## WHAT IS REQUIRED:
List all lines of the data that include the string "this".

## SUPPLIED DATA:
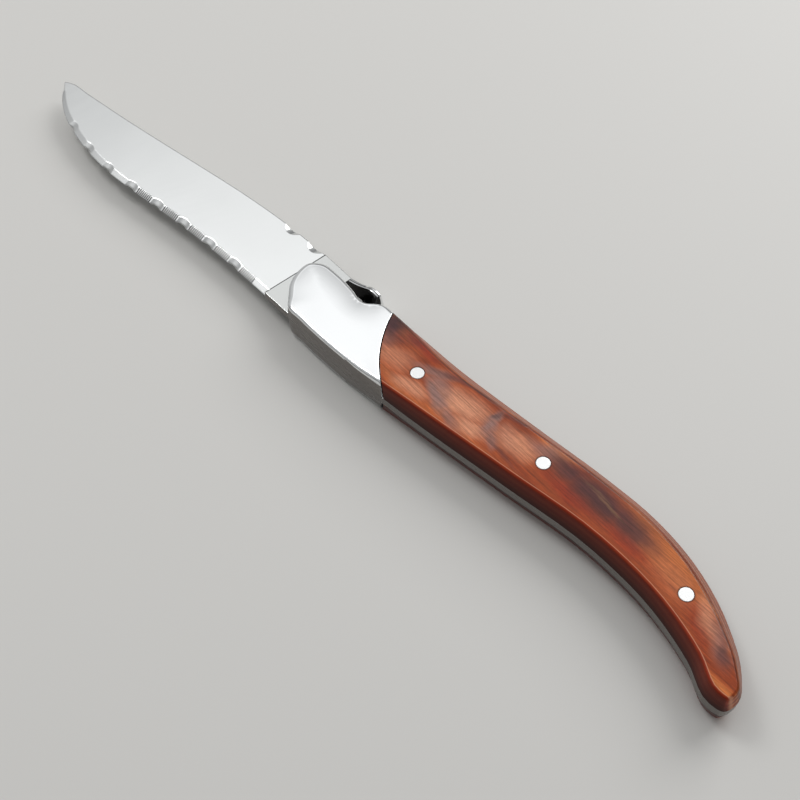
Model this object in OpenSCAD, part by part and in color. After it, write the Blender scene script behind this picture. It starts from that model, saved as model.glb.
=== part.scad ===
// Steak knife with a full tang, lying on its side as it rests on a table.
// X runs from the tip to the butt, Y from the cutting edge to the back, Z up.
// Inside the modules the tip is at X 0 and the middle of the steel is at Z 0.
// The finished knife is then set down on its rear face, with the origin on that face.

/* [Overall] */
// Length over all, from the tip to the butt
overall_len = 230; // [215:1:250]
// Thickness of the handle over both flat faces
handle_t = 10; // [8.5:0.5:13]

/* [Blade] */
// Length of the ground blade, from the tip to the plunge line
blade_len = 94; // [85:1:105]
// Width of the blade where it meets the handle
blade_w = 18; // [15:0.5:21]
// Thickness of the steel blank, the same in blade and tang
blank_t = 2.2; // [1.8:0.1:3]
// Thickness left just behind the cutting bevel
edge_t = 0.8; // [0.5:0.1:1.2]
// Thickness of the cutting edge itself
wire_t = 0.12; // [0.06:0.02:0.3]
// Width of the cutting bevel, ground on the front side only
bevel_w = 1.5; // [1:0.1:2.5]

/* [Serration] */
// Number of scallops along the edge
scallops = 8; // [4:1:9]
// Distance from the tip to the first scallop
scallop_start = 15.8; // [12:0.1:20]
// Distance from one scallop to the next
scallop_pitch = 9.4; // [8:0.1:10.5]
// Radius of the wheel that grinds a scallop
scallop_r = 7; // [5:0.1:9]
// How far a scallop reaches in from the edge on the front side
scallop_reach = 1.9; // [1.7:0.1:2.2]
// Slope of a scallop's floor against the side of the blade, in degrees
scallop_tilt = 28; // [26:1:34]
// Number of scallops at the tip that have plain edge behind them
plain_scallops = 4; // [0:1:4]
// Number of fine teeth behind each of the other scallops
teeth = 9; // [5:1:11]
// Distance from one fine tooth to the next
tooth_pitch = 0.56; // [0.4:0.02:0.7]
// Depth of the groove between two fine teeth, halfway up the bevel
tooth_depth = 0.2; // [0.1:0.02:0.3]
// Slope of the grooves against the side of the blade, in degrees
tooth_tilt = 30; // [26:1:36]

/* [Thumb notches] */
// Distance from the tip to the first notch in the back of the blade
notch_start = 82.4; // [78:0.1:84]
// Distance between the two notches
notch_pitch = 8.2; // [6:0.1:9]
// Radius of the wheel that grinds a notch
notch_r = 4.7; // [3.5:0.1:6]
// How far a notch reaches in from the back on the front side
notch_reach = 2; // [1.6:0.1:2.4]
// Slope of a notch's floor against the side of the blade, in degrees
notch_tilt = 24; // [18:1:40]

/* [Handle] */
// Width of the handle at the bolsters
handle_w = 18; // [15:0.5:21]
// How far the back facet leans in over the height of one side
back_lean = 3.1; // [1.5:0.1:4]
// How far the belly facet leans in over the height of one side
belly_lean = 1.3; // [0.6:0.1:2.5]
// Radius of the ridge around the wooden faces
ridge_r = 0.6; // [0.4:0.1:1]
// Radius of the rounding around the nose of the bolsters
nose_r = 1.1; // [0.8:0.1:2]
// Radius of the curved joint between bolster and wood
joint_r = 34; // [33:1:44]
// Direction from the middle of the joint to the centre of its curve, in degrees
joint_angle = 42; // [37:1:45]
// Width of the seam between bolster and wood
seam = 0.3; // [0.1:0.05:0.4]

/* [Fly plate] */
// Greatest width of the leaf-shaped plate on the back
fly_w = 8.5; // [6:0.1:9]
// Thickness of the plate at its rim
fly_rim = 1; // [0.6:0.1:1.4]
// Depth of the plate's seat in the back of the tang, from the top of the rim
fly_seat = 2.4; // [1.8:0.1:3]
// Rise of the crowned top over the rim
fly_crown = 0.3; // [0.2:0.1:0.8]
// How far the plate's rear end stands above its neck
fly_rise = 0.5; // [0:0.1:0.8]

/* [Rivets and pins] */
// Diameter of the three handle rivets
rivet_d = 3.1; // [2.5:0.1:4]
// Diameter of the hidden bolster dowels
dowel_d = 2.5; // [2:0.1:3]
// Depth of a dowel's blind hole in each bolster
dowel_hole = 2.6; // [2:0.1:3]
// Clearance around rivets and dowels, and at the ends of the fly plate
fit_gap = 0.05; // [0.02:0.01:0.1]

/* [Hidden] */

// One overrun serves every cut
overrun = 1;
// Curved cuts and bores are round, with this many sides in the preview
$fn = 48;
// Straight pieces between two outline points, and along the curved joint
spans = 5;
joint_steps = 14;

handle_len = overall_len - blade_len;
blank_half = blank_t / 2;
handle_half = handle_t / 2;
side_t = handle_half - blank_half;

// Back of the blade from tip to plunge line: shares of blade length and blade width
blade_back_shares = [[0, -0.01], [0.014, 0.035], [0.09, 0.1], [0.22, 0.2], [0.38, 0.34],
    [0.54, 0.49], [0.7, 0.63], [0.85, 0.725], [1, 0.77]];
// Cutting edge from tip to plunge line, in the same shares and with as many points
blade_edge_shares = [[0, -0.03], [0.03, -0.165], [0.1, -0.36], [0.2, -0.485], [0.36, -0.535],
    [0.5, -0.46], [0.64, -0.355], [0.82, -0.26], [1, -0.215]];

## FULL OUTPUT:
Model this object in OpenSCAD, part by part and in color. After it, write the Blender scene script behind this picture. It starts from that model, saved as model.glb.
// Curved cuts and bores are round, with this many sides in the preview